6. The structural member of claim 5 has the semi-ellipsoidal indentations on one planar sheet, offset from those on the second sheet. They lay in a plane, perpendicular to the long axis, by one half the distance between the ellipsoidal centers. The center of the first ellipsoid starts and ends on the short edge of the sheet (FIG. 3).

7. The semi-ellipsoidal indentations on the structural member of claim 6 are defined by a rotation of 35.degree.16' ellipsis around their long axes, and these said ellipses may have an embossed surface where the internal support sheets contact the tangent point.

8. We have an elongated triangular structure member comprised of four elongated sheets. Each sheet has a long edge and a short edge and is joined by its long edge to another sheet. The two joined center planar sheets have numerous semi-ellipsoidal indentations, formed parallel to its long axis. The two outside sheets have a pre-formed curved surface formed parallel to its long axis. The four rectangular sheets when folded in along the long edge form an elongated triangular structural member. The four said sheets are retained in this triangular form by a stabilizing rod, extending through the member and located in the center of the said structural member.

9. The structural member of claim 8 is comprised of three stabilizing rods extending through the structural member. They are located at the apexes of and inside of the said triangular member.

10. The stabilizing rods in the structural member of claim 9 are comprised of a material selected from the group consisting of high tensile strength steel, graphite fiber, fiberglass, or a resin composite.

11. In this same structural member of claim 9, the rods may be pre-stressed with the structural member and crimped in place to reinforce the pre-stressed or preformed structural member.

12. The structural member of claim 8 includes a different way of joining the longitudinal flanges of a triangular structural member 10 to the longitudinal flanges of two planar wall members at each juncture (See FIG. 9). Various other modifications may be used to create innovative low cost truss assemblies, outside and inside wall panels,and double and triple wall containment vessels. This ball lance design gives us the ability to manually disengage the surface contact of the ball lance and flanges of the planar members.

13. The triangular joining clamp has many semi-ellipsoid indentations extending into the said triangle. The location and the depth of the semi-ellipsoidal indentations are used to position the clamp on the structural member 10 and provide for the expansion and the contraction of the assembly.

14. The triangular joining clamp of claim 13 may have a convex or ball shaped form. This form constrains a threaded steel ball, which is used to attach two or more support braces.

15. The triangular joining clamp of claim 13 may have alternative configurations with possible angular forms from zero to three hundred sixty degrees. It may be utilized in space structures of intricate lattice members, built up in box shaped modules.
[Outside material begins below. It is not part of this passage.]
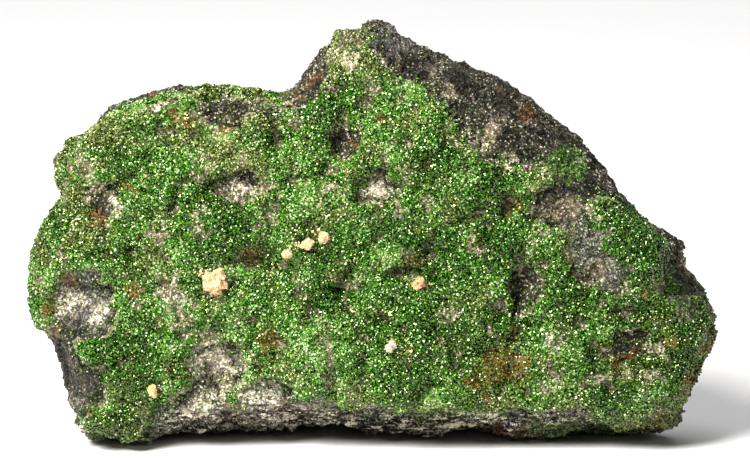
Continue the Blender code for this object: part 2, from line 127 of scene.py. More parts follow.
def lumps(points, cell, octaves=2, shift=0.0):
    """Fractal noise of about -1 to 1 with this cell, points in millimetres."""
    offset = Vector((shift, 1.7 * shift, -shift))
    return np.array([
        noise.fractal(Vector(p) / cell + offset, 0.7, 2.1, octaves) for p in points
    ])


def dishes(points, cell, shift=0.0):
    """Distance to the nearest of scattered centres: dishes with sharp ridges."""
    offset = Vector((shift, -shift, 1.3 * shift))
    return np.array([noise.voronoi(Vector(p) / cell + offset)[0][0] for p in points])


def wander(places):
    """u and v pushed about by noise, so that whatever is drawn there has ragged borders."""
    coarse_push, coarse_cell = 1.2, 3.4
    fine_push, fine_cell = 0.9, 1.1
    return [
        places[:, axis] + coarse_push * lumps(places, coarse_cell, 2, 3.0 + 14.0 * axis)
        + fine_push * lumps(places, fine_cell, 3, 8.0 + 20.0 * axis)
        for axis in (0, 1)
    ]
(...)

16. In design 48, the inside dimension of the cylinder inspection and joining clamp 42 is twenty over a thousand times larger than two times the dimension of the distance between the apex and the true center of a triangular structural member 10. The minimum outside dimension of cylinder 42 is three times the dimension of the distance between the apex and the true center of the triangular structural member. The minimum length of cylinder 42 is five times the distance between the centers of the ellipsoidal indentations 38 and 39 of the structural member 10. The inside dimension of cylinder 43 is ten over a thousand times larger that the outside dimension of cylinder 42. The minimum outside dimension of cylinder 43 is four times the minimum inside dimension of the between the apex and the true center of a triangular structural member 10.
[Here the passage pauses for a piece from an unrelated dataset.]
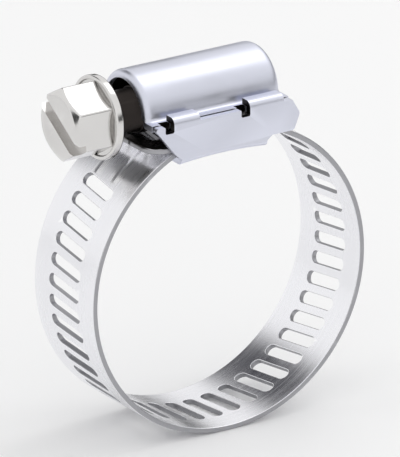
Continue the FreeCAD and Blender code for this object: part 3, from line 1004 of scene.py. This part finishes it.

17. The cylinder joining clamp of claim 18 may be modified to a two size reduction clamp. You may also replace the steel retainers (item 44) with hardened steel balls (Item 55), joined together by a suitable steel wire cable.

18. The design affords an alternative way of joining together two structural members 10. The ellipsoidal indentation (38) on the end of the structural member 10 has been modified to allow for an internal end joining locking assembly (Adapter 49).

19. An alternative triangular cylinder safety support and rescue clamp 60 is made up of an internal cylinder 50 with a centrally located triangular form. The triangular form is thirty over a thousand times larger than the outside dimension of the apexes of the alternative safety structural member 10. The minimum outside dimension of cylinder 50 is four times the dimension of the distance between the apex and the true center of the triangular structure member 10. The said structural member 10 is supported within the triangular form by pin bearings 52. Nine or more pin bearings are required for each cylinder. The pin bearings are located at right angles to the apexes of the internal triangular form and require predetermined placements. The apexes of the triangular structure member 10 slide effortless along pin bearings 52. The minimum length of cylinder 50 is five times the distance between the centers of ellipsoidal indentations 38 and 39. The inside dimension of cylinder 59 is ten over a thousand times larger than the outside dimension of cylinder 50. The minimum outside dimension of cylinder 59 is six times the distance between the apex and the true center of the triangular structure member 10.

20. The steel retaining balls are connected by a suitable wire cable. The clearance distance for the steel retaining balls shall be a minimum of fifteen over a thousand times larger than the outside diameter of the steel balls and wire cables 55. The internal linear cam 54 is centrally located on the inside wall of cylinder 59. The center distance of the said cams shall be equal to the distance between the centers of the ellipsoidal indentations 38 and 39 in the triangular structural safety member 10. The linear distance the cam travels to engage the ball retainers in both directions shall be no greater than one half inch in any direction, for a total of one inch overall travel.

21. The dead man release switch 56 unlocks the outside cylinder 59. A light circular manual force is needed to overcome the spring return forces of the ball wire cable assembly 55 as seen in claim 20. The length of the ring wire cable 57 shall be a minimum length so as not to be a hazard to the occupant or user. The safety ball wire cable brake 58 and the handle are centrally located. Cylinders 50 and 59 may be made of molded fiberglass, resin composites, cast bronze, or brass.